WHAT TO DO: Repeat, please, only the lines from the top of the data down to the line with "FACE_RECESS = 1.6"; include both of those lines.

DATA PROVIDED:

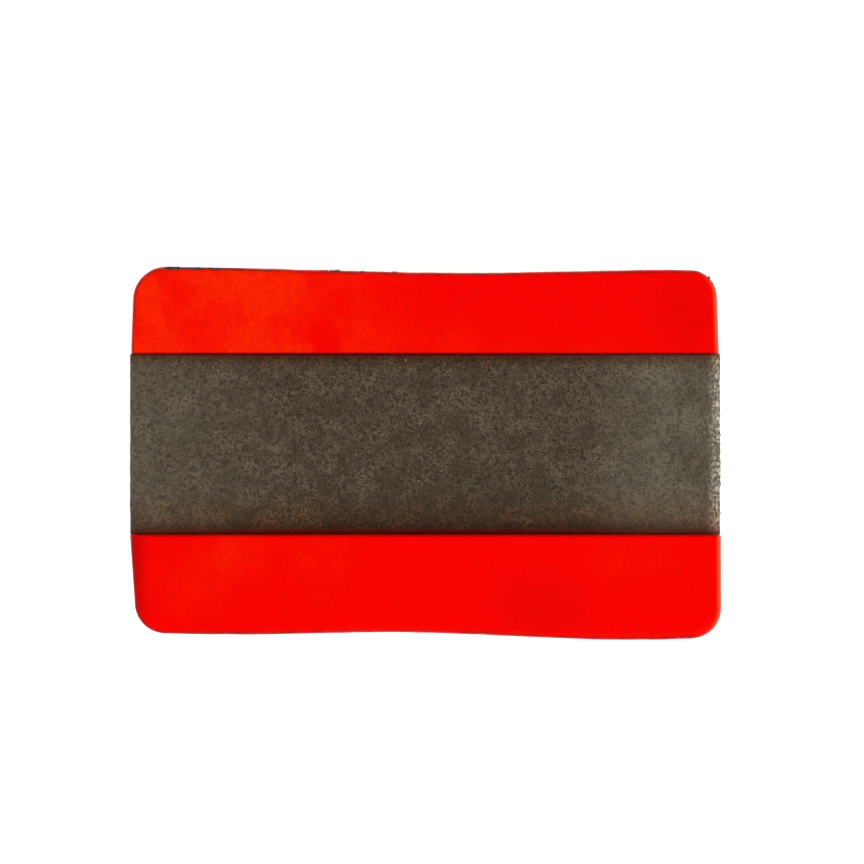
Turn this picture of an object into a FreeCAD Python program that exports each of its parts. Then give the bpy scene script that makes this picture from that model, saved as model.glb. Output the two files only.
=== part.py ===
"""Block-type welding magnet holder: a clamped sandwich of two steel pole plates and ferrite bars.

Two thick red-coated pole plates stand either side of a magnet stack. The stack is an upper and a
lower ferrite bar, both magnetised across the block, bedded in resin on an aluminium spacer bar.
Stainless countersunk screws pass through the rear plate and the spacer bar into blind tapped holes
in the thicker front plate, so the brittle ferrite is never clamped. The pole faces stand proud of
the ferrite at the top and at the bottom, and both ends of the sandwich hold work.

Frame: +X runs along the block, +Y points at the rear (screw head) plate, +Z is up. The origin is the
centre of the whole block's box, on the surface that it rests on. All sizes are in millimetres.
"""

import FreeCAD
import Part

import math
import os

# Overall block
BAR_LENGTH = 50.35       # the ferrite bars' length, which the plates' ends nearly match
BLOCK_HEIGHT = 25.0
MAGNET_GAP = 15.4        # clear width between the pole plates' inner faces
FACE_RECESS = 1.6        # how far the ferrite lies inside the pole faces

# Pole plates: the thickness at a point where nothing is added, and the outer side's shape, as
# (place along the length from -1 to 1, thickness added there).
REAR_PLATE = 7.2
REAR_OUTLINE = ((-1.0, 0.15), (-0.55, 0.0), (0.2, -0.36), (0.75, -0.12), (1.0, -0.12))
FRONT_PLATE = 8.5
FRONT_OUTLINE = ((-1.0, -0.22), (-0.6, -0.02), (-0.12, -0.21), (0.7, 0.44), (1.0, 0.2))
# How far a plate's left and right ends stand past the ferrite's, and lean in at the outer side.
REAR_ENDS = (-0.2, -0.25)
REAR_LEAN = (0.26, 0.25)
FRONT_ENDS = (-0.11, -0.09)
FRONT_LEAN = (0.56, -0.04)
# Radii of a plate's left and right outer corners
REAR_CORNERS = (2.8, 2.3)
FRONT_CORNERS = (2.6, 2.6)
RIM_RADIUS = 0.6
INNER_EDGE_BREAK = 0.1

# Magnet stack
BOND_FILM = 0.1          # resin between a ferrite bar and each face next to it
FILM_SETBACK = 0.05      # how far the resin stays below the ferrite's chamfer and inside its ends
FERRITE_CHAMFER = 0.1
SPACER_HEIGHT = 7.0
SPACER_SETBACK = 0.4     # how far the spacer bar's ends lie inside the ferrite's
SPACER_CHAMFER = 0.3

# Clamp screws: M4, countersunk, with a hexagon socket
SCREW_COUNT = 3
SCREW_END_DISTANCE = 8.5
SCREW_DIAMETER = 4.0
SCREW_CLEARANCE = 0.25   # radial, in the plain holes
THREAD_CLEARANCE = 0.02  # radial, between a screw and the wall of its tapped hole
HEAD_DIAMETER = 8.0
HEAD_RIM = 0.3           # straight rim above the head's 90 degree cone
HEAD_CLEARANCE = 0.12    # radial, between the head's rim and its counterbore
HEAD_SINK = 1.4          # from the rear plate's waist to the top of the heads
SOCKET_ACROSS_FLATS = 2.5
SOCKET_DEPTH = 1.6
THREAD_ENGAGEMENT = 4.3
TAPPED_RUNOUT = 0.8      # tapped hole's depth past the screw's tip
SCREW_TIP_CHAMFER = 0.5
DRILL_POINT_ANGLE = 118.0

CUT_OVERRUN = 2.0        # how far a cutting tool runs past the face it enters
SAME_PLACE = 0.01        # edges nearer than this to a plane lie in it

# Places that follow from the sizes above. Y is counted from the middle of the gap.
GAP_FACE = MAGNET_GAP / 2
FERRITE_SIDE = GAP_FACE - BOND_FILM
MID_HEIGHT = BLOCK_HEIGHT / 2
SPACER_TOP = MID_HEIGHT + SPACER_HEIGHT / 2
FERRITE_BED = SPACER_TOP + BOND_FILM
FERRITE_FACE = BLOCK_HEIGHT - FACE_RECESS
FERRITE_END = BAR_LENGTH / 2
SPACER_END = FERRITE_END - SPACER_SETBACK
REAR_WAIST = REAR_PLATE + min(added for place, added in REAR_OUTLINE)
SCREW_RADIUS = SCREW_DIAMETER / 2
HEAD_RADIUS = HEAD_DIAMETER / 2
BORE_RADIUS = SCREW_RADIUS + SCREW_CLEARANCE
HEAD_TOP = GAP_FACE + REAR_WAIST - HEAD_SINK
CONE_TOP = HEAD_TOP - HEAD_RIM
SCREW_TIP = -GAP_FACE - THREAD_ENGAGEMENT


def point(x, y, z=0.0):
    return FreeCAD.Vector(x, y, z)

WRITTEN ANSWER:
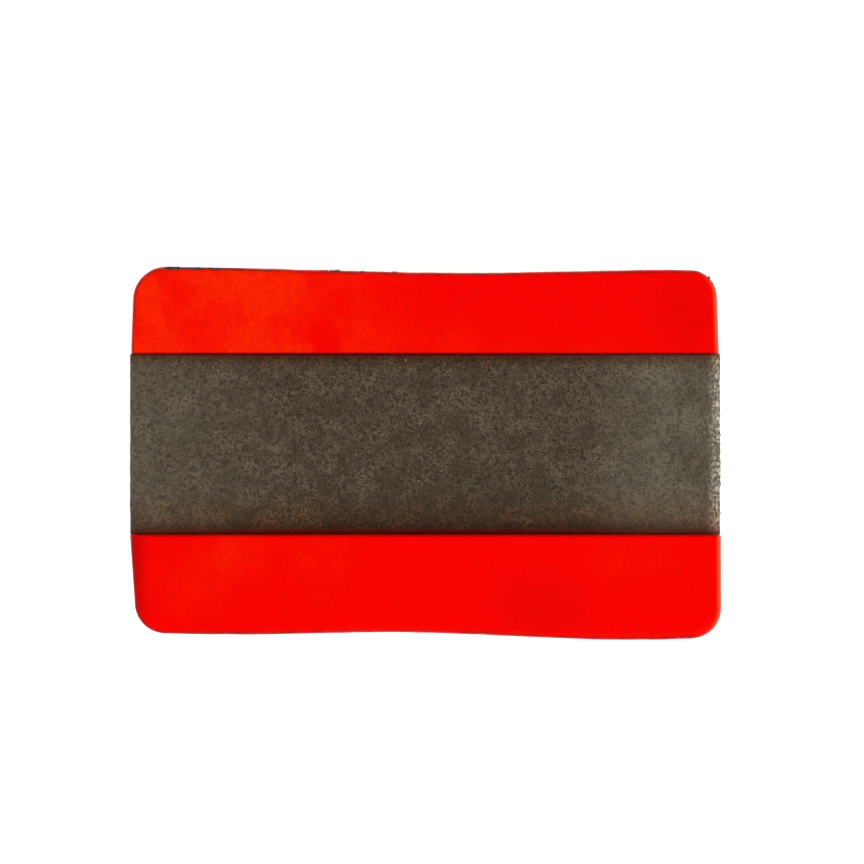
Turn this picture of an object into a FreeCAD Python program that exports each of its parts. Then give the bpy scene script that makes this picture from that model, saved as model.glb. Output the two files only.
=== part.py ===
"""Block-type welding magnet holder: a clamped sandwich of two steel pole plates and ferrite bars.

Two thick red-coated pole plates stand either side of a magnet stack. The stack is an upper and a
lower ferrite bar, both magnetised across the block, bedded in resin on an aluminium spacer bar.
Stainless countersunk screws pass through the rear plate and the spacer bar into blind tapped holes
in the thicker front plate, so the brittle ferrite is never clamped. The pole faces stand proud of
the ferrite at the top and at the bottom, and both ends of the sandwich hold work.

Frame: +X runs along the block, +Y points at the rear (screw head) plate, +Z is up. The origin is the
centre of the whole block's box, on the surface that it rests on. All sizes are in millimetres.
"""

import FreeCAD
import Part

import math
import os

# Overall block
BAR_LENGTH = 50.35       # the ferrite bars' length, which the plates' ends nearly match
BLOCK_HEIGHT = 25.0
MAGNET_GAP = 15.4        # clear width between the pole plates' inner faces
FACE_RECESS = 1.6        # how far the ferrite lies inside the pole faces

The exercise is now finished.